Mücadelebizden büyük bedeller talep ederek ilerler, gelişir ve hedefine ulaşır. Bazen hiç beklemediğimiz, hiç ummadığımız anda, düşünmek istemediğimiz kayıplar alırız. Bu, yürüttüğümüz savaşın nasıl çetin bir savaş olduğunu gösterirken, aynı zamanda bu savaşın doğasınıda tekrar bize hatırlatır. İki düşman gücün karşı karşıya geldiği her durumda kayıplar alınması kaçınılmazdır. Ve bu kayıplar bazen bizi sarsar, yıpratır, bizleri yavaşlatır. Ama bizleri daha bir biler, sınıf kinimizi daha da güçlendirir. Belki de en önemlisi bizi eğitir-öğretir ve aldığımız kayıpların boşalttığı yerleri zaman geçirmeden doldurmak gerektiğini bize hatırlatır. Eğer devrim mücadelesi yürütüyorsak ve bu savaşı kesintisiz sürdüreceksek, boşalan yerlerin hemen, zaman geçirmeden doldurulması gerekir. İşte bu noktada her kayıbımızın yarattığı boşluğu doldurmak, onların mücadelesini kaldığı yerden sürdürmek, onların boşluğunu hissettirmemek bizlere, biz ardıllarına düşer.Bu, yoldaşlarımıza karşı sorumluluğumuz, devrime karşı sorumluluğumuz, halklarımıza karşı sorumluluğumuzdur. Bu, tarihe karşı sorumluluğumuzdur.

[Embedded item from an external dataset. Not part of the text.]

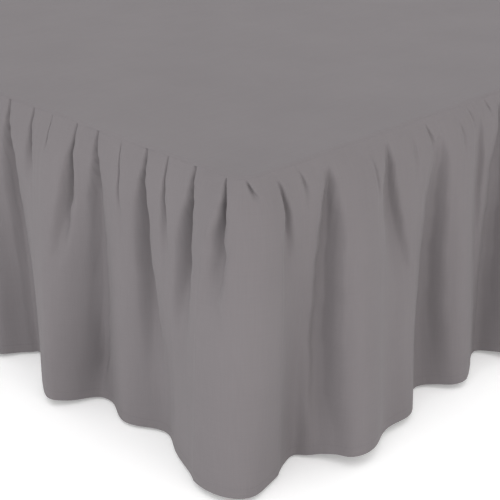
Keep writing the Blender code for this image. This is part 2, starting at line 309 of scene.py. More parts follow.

Bu sorumluluklarımızı yerine getirmek onların ideallerine, mücadelesine sahip çıkmakla,daha ilerilere taşımakla anlam kazanacaktır. Onlardan öğrenmeliyiz. Komutanlıklarından, önderliklerinden, politik kimliklerinden, cesaretlerinden, yoldaşlıklarından, mütevaziliklerinden öğrenmeli ve sürekli canlı tutarak yaşatmalı ve yeniden ama yeniden üretmeliyiz. Mücadelemizle, yaşamımızla, duruşumuzla yarınlara taşımalıyız. Komutan Ulaş Bayraktaroğlu’nun, Ulaş Adalı’nın bize bıraktığı miras budur ve bunlara cevap olmakta bizim görevimizdir. Komutanlarımızın, öncülerimizin, önderlerimizin, yoldaşlarımızın, siper yoldaşlarımızın bizlerden istediği budur.  Yoldaşlarımıza, halkımıza, devrimimize layık olmanın yolu da buradan geçer.

Ölümü küçülterek yenenleri anıyor, anıları önünde saygıyla eğiliyoruz

Selam Olsun Ölümsüzler haftasına!

ŞehidNamırın!

Mehmet, Gökhan ve Ölümsüz Siper yoldaşlarımız Mücadelemizde yaşayacaklar!